Rücktritt im Sommer: Gerhard Pfister hat die Mitte stabilisiert
Mitte-Präsident Gerhard Pfister, der im Sommer zurücktritt, hat seine Partei in den letzten nationalen Wahlen zu stabilen Wähleranteilen geführt.
Der im Sommer abtretende Mitte-Präsident Gerhard Pfister hat seine Partei in den letzten nationalen Wahlen zu stabilen Wähleranteilen geführt. Unter dem Zuger gelang zuvor auch die strategisch heikle Umbenennung der CVP und die damit einhergehende Fusion mit der damaligen BDP.
Dass er nicht in der Mitte der CVP politisiere, sei ihm bewusst, sagte Pfister 2016 bei der Wahl zum Parteipräsidenten in einem Interview. «Dennoch bin ich überzeugt, dass ich den Ausgleich schaffen kann.» Und der heute 62-Jährige sollte am Ende Recht behalten: Unter der Ägide des am rechten Flügel der Partei politisierenden Pfister gelang es, die Partei zu reformieren.
Der Prozess umfasste unter anderem die Fusion mit der BDP, professionelle Parteistrukturen und den Namenswechsel von «CVP» zu «Die Mitte». Mit der 2022 abgeschlossenen Reform wollte die Partei die zunehmenden Stimmenverluste stoppen. 1995 hielt die CVP 16,8 Prozent Stimmenanteile im Nationalrat, 2019 waren es noch 11,38 Prozent.
Mitte nach Fusion mit BDP bei 14,1 Prozent
Nach der Fusion mit der BDP resultierten 13,8 Prozent. Bei den Wahlen vom Oktober 2023 – den ersten mit dem neuen Namen – holte die Partei zusätzliche Stimmen und steht seither bei rund 14,1 Prozent Wähleranteil. Im Ständerat gewann die Partei zwei Sitze hinzu.
Der in Zug geborene Pfister politisiert seit 2003 im Nationalrat, wo er genau 20 Jahre später als Alterspräsident die neue Legislatur eröffnete. In der grossen Kammer ist Pfister unter anderem Mitglied der Staatspolitischen Kommission und der Aussenpolitischen Kommission. Davor sass er von 1998 bis 2003 im Zuger Kantonsrat, wo er 2001 ein Attentat überlebte. Von 1999 bis 2008 präsidierte er auch die damalige CVP-Kantonalpartei.

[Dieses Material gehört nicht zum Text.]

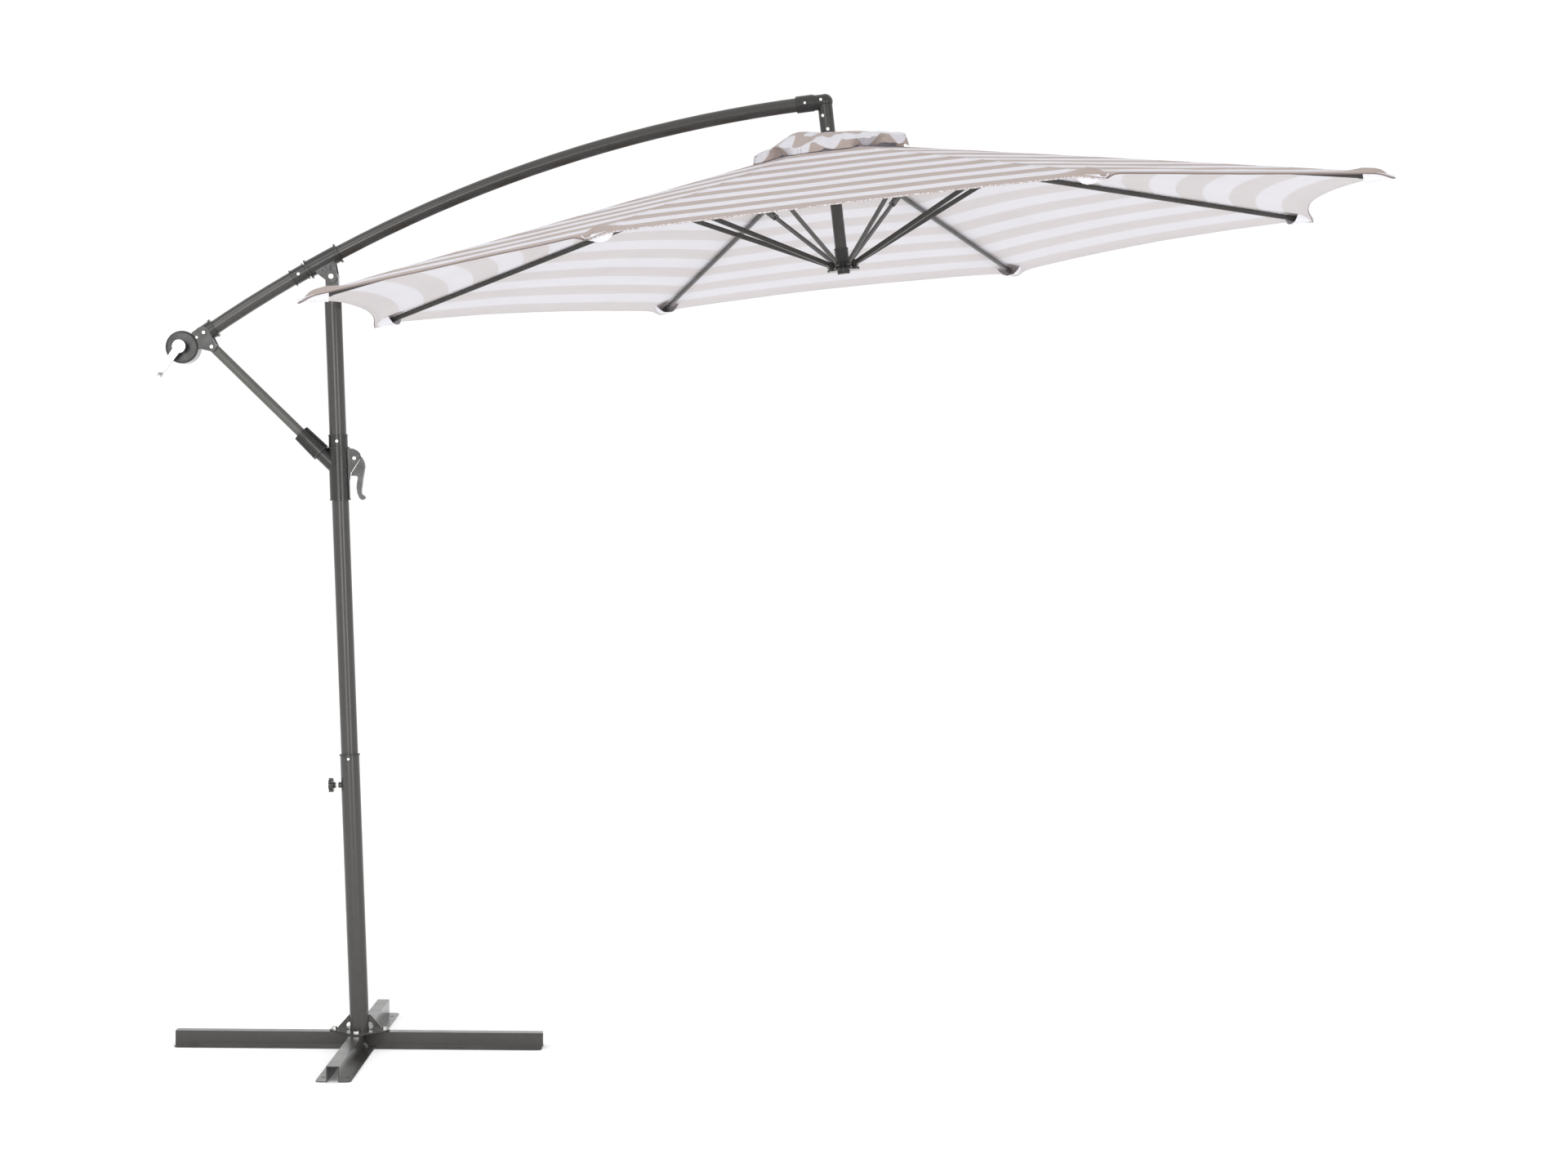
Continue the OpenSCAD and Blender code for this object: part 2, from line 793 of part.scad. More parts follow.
// Round front cover of the drum case
module crank_cover() {
  color(plastic_dark)
    translate(crank_axis)
      difference() {
        union() {
          bar_y(cover_r, case_y[0] - cover_t + cover_round, case_y[0] - 0.1);
          bar_y(cover_r - cover_round, case_y[0] - cover_t, case_y[0] - 0.1);
          translate([0, case_y[0] - cover_t + cover_round, 0])
            rotate([90, 0, 0])
              rotate_extrude() translate([cover_r - cover_round, 0]) circle(r = cover_round, $fn = 48);
          bar_y(14, case_y[0] - cover_t - 5, case_y[0] - 0.1);
        }
        bar_y(cover_r - cover_round - 1, case_y[0] - cover_t + 4, case_y[0] + 1);
        bar_y(shaft_r + 0.3, -80, 80);
      }
}

// Shaft with the rope drum
module crank_shaft() {
  color(zinc)
    translate(crank_axis) {
      bar_y(shaft_r, -52, case_y[1] - 3);
      bar_y(20, case_y[0] + 4, case_y[1] - 8);
      bar_y(34, case_y[0] + 2, case_y[0] + 4.5);
      bar_y(34, case_y[1] - 8, case_y[1] - 5.5);
    }
}

// Chrome crank: round boss, two-ridged arm and a slim grip that points forward
module crank_handle() {
  color(chrome)
    translate(crank_axis)
      difference() {
        union() {
          bar_y(17.5, -66, -36);
          rotate([0, -crank_angle, 0]) {
            for (side = [-1, 1])
              hull() {
                translate([8, 0, side * 6.5]) bar_y(4, -62, -52);
                translate([crank_throw, 0, side * 3]) bar_y(3.5, -62, -52);
              }
            hull() {
              translate([8, 0, 0]) bar_y(8, -58, -54);
              translate([crank_throw, 0, 0]) bar_y(5, -58, -54);
            }
            translate([crank_throw, 0, 0]) bar_y(8.5, -70, -50);
            translate([crank_throw, 0, 0]) bar_y(6.5, -110, -69);
            translate([crank_throw, 0, 0]) bar_y(8, -116, -108);
          }
        }
        bar_y(shaft_r + 0.05, -53, 0);
      }
}

// Brace with a flattened eye at its top
module brace_tube() {
  eye_r = 12;
  eye_w = 11;
  flat_l = 24;
  start = boot_start + 14;
  color(steel_grey)
    difference() {
      on_brace_frame() {
        difference() {
          translate([0, 0, start]) cylinder(r = brace_r, h = brace_l - start);
          translate([0, 0, start - 1]) cylinder(r = brace_r - 1.4, h = brace_l - start - flat_l - 6);
          for (side = [-1, 1])
            translate([-20, side > 0 ? eye_w : -eye_w - 20, brace_l - flat_l]) cube([40, 20, flat_l + 20]);
        }
        translate([0, 0, brace_l]) bar_y(eye_r, -eye_w, eye_w);
      }
      translate(brace_pin) bar_y(3.6, -40, 40);
    }
}

// ---------------------------------------------------------------- canopy frame

module pole() {
  color(steel_grey)
    on_canopy_frame()
      translate([0, 0, -collar_depth + 0.5]) tube(pole_r, 1.5, collar_depth - 0.5 + fitting_end_z + 24);
}

// Crown: a slotted disc on the pole that holds the rib roots
module crown() {
  slot_w = 13;
  color(plastic_dark)
    on_canopy_frame()
      difference() {
        union() {
          translate([0, 0, crown_pin_z - 12]) cylinder(r = 56, h = 24);
          translate([0, 0, crown_pin_z - 22]) cylinder(r = 24, h = 12);
        }
        translate([0, 0, crown_pin_z - 30]) cylinder(r = pole_r + 0.05, h = 60);
        for (k = [1:8])
          rotate([0, 0, 45 * k - 22.5]) {
            translate([32, -slot_w / 2, crown_pin_z - 20]) cube([40, slot_w, 40]);
            translate([crown_pin_r, 0, crown_pin_z]) bar_y(2.05, -11.2, 11.2);
          }
      }
}

module crown_pins() {
  color(zinc)
    on_canopy_frame()
      for (k = [1:8])
        rotate([0, 0, 45 * k - 22.5]) translate([crown_pin_r, 0, crown_pin_z]) bar_y(2, -11, 11);
}

// Shallow octagonal cap with a short hem
module vent_cap() {
  peak_z = 25;
  rim_z = -4;
  hem = 24;
  color(fabric_white)
    on_canopy_frame()
      rotate([0, 0, 22.5])
        difference() {
          union() {
            translate([0, 0, rim_z]) cylinder(r1 = cap_r, r2 = pole_r + 4, h = peak_z - rim_z, $fn = 8);
            translate([0, 0, rim_z - hem]) cylinder(r = cap_r, h = hem + 0.01, $fn = 8);
          }
          translate([0, 0, rim_z - fabric_t]) cylinder(r1 = cap_r - fabric_t, r2 = pole_r + 4, h = peak_z - rim_z, $fn = 8);
          translate([0, 0, rim_z - hem - 1]) cylinder(r = cap_r - fabric_t, h = hem + 1 - fabric_t + 0.01, $fn = 8);
          translate([0, 0, -50]) cylinder(r = pole_r + 0.6, h = 100);
        }
}

// Hub: collar under the pole and a lobed dish under the strut feet
module hub() {
  color(plastic_dark)
    on_canopy_frame() {
      dish_z = -foot_depth - knuckle_r - 7;
      difference() {
        union() {
          translate([0, 0, dish_z]) cylinder(r = 18.5, h = -collar_depth - dish_z);
          translate([0, 0, -collar_depth - 4]) cylinder(r = 19.6, h = 4);
          translate([0, 0, dish_z]) cylinder(r = 38, h = 5);
          for (k = [1:8])
            rotate([0, 0, 45 * k - 22.5]) translate([37, 0, dish_z]) cylinder(r = 9.5, h = 5, $fn = 32);
          translate([0, 0, dish_z - 9]) cylinder(r = 17, h = 10);
        }
        translate([0, 0, -collar_depth - 8]) cylinder(r = 12, h = 10);
      }
    }
}

// One rib: root knuckle, box tube and a plastic tip cap
module rib(k) {
  on_rib_frame(k) {
    color(steel_grey)
      difference() {
        union() {
          translate([0, 0, rib_lift]) {
            box_bar(rib_w, rib_h, 1.1, 20, rib_l - 3);
            box_bar(rib_w - 2.6, rib_h - 2.6, 0, 12, 40, 1.5);
          }
          bar_y(7.5, -4.5, 4.5);
          translate([0, -4.5, -6]) cube([16, 9, 12]);
        }
        bar_y(2.15, -10, 10);
        translate([strut_pin_x, 0, strut_pin_z]) bar_y(strut_bolt_r + 0.1, -10, 10);
      }
    color(plastic_dark)
      translate([0, 0, rib_lift])
        difference() {
          box_bar(rib_w + 2.6, rib_h + 2.6, 0, rib_l - 26, rib_l + 4, 3);
          box_bar(rib_w + 0.2, rib_h + 0.2, 0, rib_l - 27, rib_l - 2.9);
        }
  }
}

// One strut: fork and pin on the rib, box tube, knuckle over the hub's dish
module strut(k) {
  color(steel_grey)
    on_rib_frame(k)
      translate([strut_pin_x, 0, strut_pin_z])
        rotate([0, 180 - rib_slope - strut_slope, 0]) {
          for (side = [-1, 1])
            translate([0, side > 0 ? rib_w / 2 + 2.6 : -rib_w / 2 - 0.5, 0])
              rotate([90, 0, 0])
                linear_extrude(height = 2.1) {
                  circle(r = strut_h / 2, $fn = 32);
                  translate([0, -strut_h / 2]) square([fork_l + 14, strut_h]);
                }
          bar_y(strut_bolt_r, -rib_w / 2 - 3.6, rib_w / 2 + 3.6);
          box_bar(strut_w + 1.02, strut_h, 0, fork_l, fork_l + 12);
          box_bar(strut_w, strut_h, 1.1, fork_l + 10, strut_l - 14);
          translate([strut_l - 24, -3.5, -6]) cube([24, 7, 12]);
          translate([strut_l, 0, 0]) bar_y(knuckle_r, -6, 6);
        }
}

// Points of one canopy section in its own frame: x outward, y sideways.
// It runs from the middle of one panel over the rib to the middle of the next.
rim_steps = 6;
half_panel = 22.5;
function rim_point(s) =
  let (corner = [canopy_r, 0])
  let (mid = [canopy_r * cos(half_panel) * cos(half_panel), canopy_r * cos(half_panel) * sin(half_panel)])
  let (straight = corner + s * (mid - corner))
  let (pull = rim_scallop * (1 - (1 - s) * (1 - s)))
  straight - pull * [cos(half_panel), sin(half_panel)];
// Depth below the peak of the flat panel through (x, y)
function panel_depth(x, y) =
  (x * cos(half_panel) + abs(y) * sin(half_panel)) / cos(half_panel) * tan(rib_slope);
function top_point(x, y) = [x, y, -panel_depth(x, y)];
inset = 0.4;
function inner_point(side) =
  let (r = vent_r * cos(half_panel))
  [r * cos(half_panel) + inset * sin(half_panel), side * (r * sin(half_panel) - inset * cos(half_panel))];
function section_ring() = concat(
  [[vent_r, 0]],
  [inner_point(1)],
  [for (i = [rim_steps:-1:0])
    let (p = rim_point(i / rim_steps))
    i == rim_steps ? p + inset * [sin(half_panel), -cos(half_panel)] : p],
  [for (i = [1:rim_steps])
    let (p = rim_point(i / rim_steps))
    let (q = i == rim_steps ? p + inset * [sin(half_panel), -cos(half_panel)] : p)
    [q[0], -q[1]]],
  [inner_point(-1)]
);

module canopy_section(k) {
  ring = section_ring();
  n = len(ring);
  top = [for (p = ring) top_point(p[0], p[1])];
  low = [for (p = top) p - [0, 0, fabric_t / cos(rib_slope)]];
  half = rim_steps + 2;
  color(fabric_white)
    on_canopy_frame()
      rotate([0, 0, 45 * k - 22.5])
        polyhedron(
          points = concat(top, low),
          faces = concat(
            [for (i = [1:half - 1]) [0, i + 1, i]],
            [for (i = [half:n - 2]) [0, i + 1, i]],
            [for (i = [1:half - 1]) [n, n + i, n + i + 1]],
            [for (i = [half:n - 2]) [n, n + i, n + i + 1]],
            [for (i = [0:n - 1]) [i, (i + 1) % n, n + (i + 1) % n]],
            [for (i = [0:n - 1]) [i, n + (i + 1) % n, n + i]]
          ),
          convexity = 4
        );
}

module rib_1() { rib(1); }
module rib_2() { rib(2); }
module rib_3() { rib(3); }
module rib_4() { rib(4); }
module rib_5() { rib(5); }
module rib_6() { rib(6); }
module rib_7() { rib(7); }
module rib_8() { rib(8); }
module strut_1() { strut(1); }
module strut_2() { strut(2); }
module strut_3() { strut(3); }
module strut_4() { strut(4); }
module strut_5() { strut(5); }
module strut_6() { strut(6); }
module strut_7() { strut(7); }
module strut_8() { strut(8); }
module canopy_1() { canopy_section(1); }
module canopy_2() { canopy_section(2); }
module canopy_3() { canopy_section(3); }
module canopy_4() { canopy_section(4); }
module canopy_5() { canopy_section(5); }
module canopy_6() { canopy_section(6); }
module canopy_7() { canopy_section(7); }
module canopy_8() { canopy_section(8); }

base_long();
base_left();
base_right();
base_plate();
base_fasteners();
lower_tube();
lower_bush();
clamp_knob();
clamp_screw();
upper_mast();
mast_foot();
mast_head();
sleeve_pin();
carriage();
brace_boot();
carriage_pins();
brake_lever();
arm_sleeve();
arm_tube();
stop_ring();
arm_fasteners();
elbow();
crank_bracket();
crank_case();
crank_cover();
crank_shaft();
crank_handle();
brace_tube();
pole_fitting();
pole_bolt();
pole();
crown();
crown_pins();
vent_cap();
hub();
rib_1();
rib_2();
rib_3();
rib_4();
rib_5();
rib_6();
rib_7();
rib_8();
strut_1();
strut_2();
strut_3();
strut_4();
strut_5();
strut_6();
strut_7();
strut_8();
canopy_1();
canopy_2();
canopy_3();
canopy_4();
canopy_5();
canopy_6();
canopy_7();
canopy_8();
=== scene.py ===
"""Looks for the cantilever parasol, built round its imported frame.

Metres, in the part's own frame: origin at the middle of the base on the
ground, +X towards the canopy, +Z up. The canopy has its own frame as well:
origin at the peak of the cover, +Z up the pole, +X away from the mast.
"""

import json
import math

import bpy
from mathutils import Matrix, Vector, noise


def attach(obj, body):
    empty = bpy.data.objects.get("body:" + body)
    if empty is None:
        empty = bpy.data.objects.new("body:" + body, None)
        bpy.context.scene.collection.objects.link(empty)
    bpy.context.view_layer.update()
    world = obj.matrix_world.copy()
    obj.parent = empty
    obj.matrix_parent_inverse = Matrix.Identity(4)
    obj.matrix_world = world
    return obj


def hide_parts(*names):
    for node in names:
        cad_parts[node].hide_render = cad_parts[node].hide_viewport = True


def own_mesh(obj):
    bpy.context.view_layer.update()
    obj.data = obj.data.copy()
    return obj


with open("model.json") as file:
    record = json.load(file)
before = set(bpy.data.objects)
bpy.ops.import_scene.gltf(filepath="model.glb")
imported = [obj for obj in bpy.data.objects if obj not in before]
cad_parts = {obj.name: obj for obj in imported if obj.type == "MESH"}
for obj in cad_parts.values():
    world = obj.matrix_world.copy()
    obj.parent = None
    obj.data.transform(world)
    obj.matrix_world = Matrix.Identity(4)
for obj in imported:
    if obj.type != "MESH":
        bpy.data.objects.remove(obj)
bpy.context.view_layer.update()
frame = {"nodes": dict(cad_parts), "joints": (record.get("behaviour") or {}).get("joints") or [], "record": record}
NODES = frame["nodes"]
JOINTS = {joint["name"]: joint for joint in frame["joints"]}

# ------------------------------------------------------------ canopy frame

RIBS = range(1, 9)
# Half the angle between two ribs
HALF = math.radians(22.5)
# Fall of a rib when the canopy is open
RIB_SLOPE = math.radians(11.5)
# Reach of the cover's corners from the pole
CORNER_R = 1.5
# Length of a panel from the peak to the middle of its rim
SLANT = CORNER_R * math.cos(HALF) / math.cos(math.atan(math.tan(RIB_SLOPE) / math.cos(HALF)))
# Depth of the ribs' hinge pins below the cover's peak
ROOT_DEPTH = 0.0214
# Width of one stripe
STRIPE = 0.0805
# Thickness of the cover, and of the cloth in the cap and the pockets
CLOTH = 0.0014
THIN_CLOTH = 0.0012
# Size of the vent as a share of the cover
VENT = 0.1
# Share of its width that a section would keep when the canopy is closed; the sections are not narrowed as it folds
CLOSED_WIDTH = 0.2


def rib_joint(k):
    """The joint that folds rib k."""
    return JOINTS["canopy_fold" if k == 1 else f"rib_{k}_fold"]


ROOTS = {k: Vector(rib_joint(k)["pos_m"]) for k in RIBS}
ROOT_CENTRE = sum(ROOTS.values(), Vector()) / len(ROOTS)
OUT = {k: (ROOTS[k] - ROOT_CENTRE).normalized() for k in RIBS}
POLE_UP = OUT[1].cross(OUT[3]).normalized()
FORWARD = (OUT[1] + OUT[8]).normalized()
SIDE = POLE_UP.cross(FORWARD)
PEAK = ROOT_CENTRE + ROOT_DEPTH * POLE_UP
CANOPY = Matrix((FORWARD, SIDE, POLE_UP)).transposed().to_4x4()
CANOPY.translation = PEAK

# Inward curve of each panel's rim; panel k lies between ribs k and k + 1
SCALLOP = {1: 0.062, 2: 0.06, 3: 0.06, 4: 0.058, 5: 0.058, 6: 0.056, 7: 0.06, 8: 0.084}
SAG = 0.004
LONG_WAVE = 0.003
SHORT_WAVE = 0.0014

# Reach of each cover corner from the pole
CORNERS = {1: 1.5, 2: 1.505, 3: 1.483, 4: 1.48, 5: 1.503, 6: 1.54, 7: 1.5, 8: 1.505}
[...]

Pfister studierte Germanistik und Philosophie und war als Lehrer tätig, unter anderem im familieneigenen Internatsbetrieb, der 2012 seine Tore schloss. Aktuell ist Pfister Verwaltungsratspräsident und -mitglied mehrerer Unternehmen.
Gerhard Pfister vier Jahre als Mitte-Parteipräsident
Zuletzt wurde er, dem auch schon Ambitionen auf einen Bundesratssitz nachgesagt wurden, im Februar 2024 auf der Delegiertenversammlung in Schwyz für vier weitere Jahre als Mitte-Parteipräsident gewählt.
Unter anderem setzte sich Pfister als Parteipräsident für eine Politik des Konsenses und weniger Polarisierung ein. Auch forderte der Zuger angesichts des russischen Angriffskrieges gegen die Ukraine eine verstärkte Zusammenarbeit der Schweiz mit der Nato und ein Überdenken der Neutralitätspolitik.
«Unsere pragmatische, teils opportunistische Aussenpolitik funktioniert nicht mehr», sagte Pfister in einem Interview mit den Tamedia-Titeln 2022. Für den Mitte-Chef lässt sich Neutralität nicht durch Adjektive oder Konzepte definieren. «Sondern dadurch, was der Bundesrat im konkreten Konflikt im Landesinteresse tut.»
Erfolg des westlichen Modells beruht auf Rechtsstaatlichkeit
Der Erfolg des westlichen Gesellschafts- und Wirtschaftsmodells beruhe auf Rechtsstaatlichkeit, Sicherheit des Privateigentums und sozialer Wohlfahrt. Sollen diese Gesellschaft und Werte erhalten bleiben, müssten sie gegen Angriffe behauptet werden. «Heute wird die Schweiz auch in Kiew verteidigt», zeigte sich Pfister überzeugt.
Trotz seiner pointierten Scharfzüngigkeit fand der abtretende Mitte-Präsident in der politischen Debatte immer wieder auch mässigende Worte. So etwa während der Eröffnung der neuen Legislatur des Bundesparlaments im Dezember 2023, als er mahnte, dass er «Risse in den Palisaden der Selbstverständlichkeiten in der Schweiz» wahrnehme, und dass diese ernst genommen werden sollten.